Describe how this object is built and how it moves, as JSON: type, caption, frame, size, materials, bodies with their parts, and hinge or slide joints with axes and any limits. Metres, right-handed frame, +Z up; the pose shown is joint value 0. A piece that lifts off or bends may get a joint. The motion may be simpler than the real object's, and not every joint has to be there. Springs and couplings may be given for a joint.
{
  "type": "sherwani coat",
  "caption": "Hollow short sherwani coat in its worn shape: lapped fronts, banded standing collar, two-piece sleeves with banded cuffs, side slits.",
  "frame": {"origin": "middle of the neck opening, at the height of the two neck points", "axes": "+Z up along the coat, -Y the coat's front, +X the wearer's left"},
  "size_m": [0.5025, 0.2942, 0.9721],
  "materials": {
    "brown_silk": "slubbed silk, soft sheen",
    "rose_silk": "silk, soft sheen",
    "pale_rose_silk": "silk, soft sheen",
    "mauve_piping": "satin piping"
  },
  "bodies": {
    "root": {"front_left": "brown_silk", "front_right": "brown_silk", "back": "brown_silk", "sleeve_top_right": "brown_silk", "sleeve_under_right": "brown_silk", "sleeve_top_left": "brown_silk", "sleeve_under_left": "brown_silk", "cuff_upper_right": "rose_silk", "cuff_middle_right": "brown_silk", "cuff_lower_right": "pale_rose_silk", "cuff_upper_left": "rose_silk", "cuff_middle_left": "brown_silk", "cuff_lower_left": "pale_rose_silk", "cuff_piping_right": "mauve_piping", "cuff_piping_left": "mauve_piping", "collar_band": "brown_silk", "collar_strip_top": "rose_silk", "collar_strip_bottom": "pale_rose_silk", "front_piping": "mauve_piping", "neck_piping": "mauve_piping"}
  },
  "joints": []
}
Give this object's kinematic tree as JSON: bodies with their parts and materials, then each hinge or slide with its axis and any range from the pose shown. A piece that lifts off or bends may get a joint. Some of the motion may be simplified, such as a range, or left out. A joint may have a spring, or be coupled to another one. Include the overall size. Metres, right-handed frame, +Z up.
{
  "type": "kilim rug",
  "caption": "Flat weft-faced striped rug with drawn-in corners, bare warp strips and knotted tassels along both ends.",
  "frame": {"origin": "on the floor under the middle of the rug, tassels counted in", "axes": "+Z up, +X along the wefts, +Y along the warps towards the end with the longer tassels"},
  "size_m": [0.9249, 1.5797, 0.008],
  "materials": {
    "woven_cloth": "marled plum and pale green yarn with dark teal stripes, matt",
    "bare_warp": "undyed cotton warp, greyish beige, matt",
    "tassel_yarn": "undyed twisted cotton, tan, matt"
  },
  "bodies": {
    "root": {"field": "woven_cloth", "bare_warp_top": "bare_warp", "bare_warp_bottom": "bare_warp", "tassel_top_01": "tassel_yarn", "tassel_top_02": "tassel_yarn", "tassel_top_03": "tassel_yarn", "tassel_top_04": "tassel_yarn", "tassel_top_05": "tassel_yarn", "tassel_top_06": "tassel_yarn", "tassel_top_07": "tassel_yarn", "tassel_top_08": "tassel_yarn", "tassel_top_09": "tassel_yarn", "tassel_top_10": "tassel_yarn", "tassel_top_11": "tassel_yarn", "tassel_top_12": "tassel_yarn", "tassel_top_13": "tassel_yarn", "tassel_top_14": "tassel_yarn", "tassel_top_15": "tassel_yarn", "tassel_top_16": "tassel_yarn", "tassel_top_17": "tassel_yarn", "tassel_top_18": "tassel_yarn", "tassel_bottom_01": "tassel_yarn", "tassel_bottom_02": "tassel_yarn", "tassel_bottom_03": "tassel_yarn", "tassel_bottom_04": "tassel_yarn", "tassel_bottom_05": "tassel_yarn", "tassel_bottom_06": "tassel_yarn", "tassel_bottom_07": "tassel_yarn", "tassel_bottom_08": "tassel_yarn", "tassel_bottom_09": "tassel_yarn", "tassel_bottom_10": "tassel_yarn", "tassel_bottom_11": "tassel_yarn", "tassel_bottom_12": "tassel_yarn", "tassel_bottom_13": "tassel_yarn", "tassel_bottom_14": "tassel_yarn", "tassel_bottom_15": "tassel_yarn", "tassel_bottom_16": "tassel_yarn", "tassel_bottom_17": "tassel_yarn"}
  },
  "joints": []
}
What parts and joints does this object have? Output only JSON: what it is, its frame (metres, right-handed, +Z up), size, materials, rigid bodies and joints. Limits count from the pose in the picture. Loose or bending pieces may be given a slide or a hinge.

#### What this task involves:
Repeat the material above exactly.

#### Answer to the problem:
Describe how this object is built and how it moves, as JSON: type, caption, frame, size, materials, bodies with their parts, and hinge or slide joints with axes and any limits. Metres, right-handed frame, +Z up; the pose shown is joint value 0. A piece that lifts off or bends may get a joint. The motion may be simpler than the real object's, and not every joint has to be there. Springs and couplings may be given for a joint.
{
  "type": "sherwani coat",
  "caption": "Hollow short sherwani coat in its worn shape: lapped fronts, banded standing collar, two-piece sleeves with banded cuffs, side slits.",
  "frame": {"origin": "middle of the neck opening, at the height of the two neck points", "axes": "+Z up along the coat, -Y the coat's front, +X the wearer's left"},
  "size_m": [0.5025, 0.2942, 0.9721],
  "materials": {
    "brown_silk": "slubbed silk, soft sheen",
    "rose_silk": "silk, soft sheen",
    "pale_rose_silk": "silk, soft sheen",
    "mauve_piping": "satin piping"
  },
  "bodies": {
    "root": {"front_left": "brown_silk", "front_right": "brown_silk", "back": "brown_silk", "sleeve_top_right": "brown_silk", "sleeve_under_right": "brown_silk", "sleeve_top_left": "brown_silk", "sleeve_under_left": "brown_silk", "cuff_upper_right": "rose_silk", "cuff_middle_right": "brown_silk", "cuff_lower_right": "pale_rose_silk", "cuff_upper_left": "rose_silk", "cuff_middle_left": "brown_silk", "cuff_lower_left": "pale_rose_silk", "cuff_piping_right": "mauve_piping", "cuff_piping_left": "mauve_piping", "collar_band": "brown_silk", "collar_strip_top": "rose_silk", "collar_strip_bottom": "pale_rose_silk", "front_piping": "mauve_piping", "neck_piping": "mauve_piping"}
  },
  "joints": []
}
Give this object's kinematic tree as JSON: bodies with their parts and materials, then each hinge or slide with its axis and any range from the pose shown. A piece that lifts off or bends may get a joint. Some of the motion may be simplified, such as a range, or left out. A joint may have a spring, or be coupled to another one. Include the overall size. Metres, right-handed frame, +Z up.
{
  "type": "kilim rug",
  "caption": "Flat weft-faced striped rug with drawn-in corners, bare warp strips and knotted tassels along both ends.",
  "frame": {"origin": "on the floor under the middle of the rug, tassels counted in", "axes": "+Z up, +X along the wefts, +Y along the warps towards the end with the longer tassels"},
  "size_m": [0.9249, 1.5797, 0.008],
  "materials": {
    "woven_cloth": "marled plum and pale green yarn with dark teal stripes, matt",
    "bare_warp": "undyed cotton warp, greyish beige, matt",
    "tassel_yarn": "undyed twisted cotton, tan, matt"
  },
  "bodies": {
    "root": {"field": "woven_cloth", "bare_warp_top": "bare_warp", "bare_warp_bottom": "bare_warp", "tassel_top_01": "tassel_yarn", "tassel_top_02": "tassel_yarn", "tassel_top_03": "tassel_yarn", "tassel_top_04": "tassel_yarn", "tassel_top_05": "tassel_yarn", "tassel_top_06": "tassel_yarn", "tassel_top_07": "tassel_yarn", "tassel_top_08": "tassel_yarn", "tassel_top_09": "tassel_yarn", "tassel_top_10": "tassel_yarn", "tassel_top_11": "tassel_yarn", "tassel_top_12": "tassel_yarn", "tassel_top_13": "tassel_yarn", "tassel_top_14": "tassel_yarn", "tassel_top_15": "tassel_yarn", "tassel_top_16": "tassel_yarn", "tassel_top_17": "tassel_yarn", "tassel_top_18": "tassel_yarn", "tassel_bottom_01": "tassel_yarn", "tassel_bottom_02": "tassel_yarn", "tassel_bottom_03": "tassel_yarn", "tassel_bottom_04": "tassel_yarn", "tassel_bottom_05": "tassel_yarn", "tassel_bottom_06": "tassel_yarn", "tassel_bottom_07": "tassel_yarn", "tassel_bottom_08": "tassel_yarn", "tassel_bottom_09": "tassel_yarn", "tassel_bottom_10": "tassel_yarn", "tassel_bottom_11": "tassel_yarn", "tassel_bottom_12": "tassel_yarn", "tassel_bottom_13": "tassel_yarn", "tassel_bottom_14": "tassel_yarn", "tassel_bottom_15": "tassel_yarn", "tassel_bottom_16": "tassel_yarn", "tassel_bottom_17": "tassel_yarn"}
  },
  "joints": []
}
What parts and joints does this object have? Output only JSON: what it is, its frame (metres, right-handed, +Z up), size, materials, rigid bodies and joints. Limits count from the pose in the picture. Loose or bending pieces may be given a slide or a hinge.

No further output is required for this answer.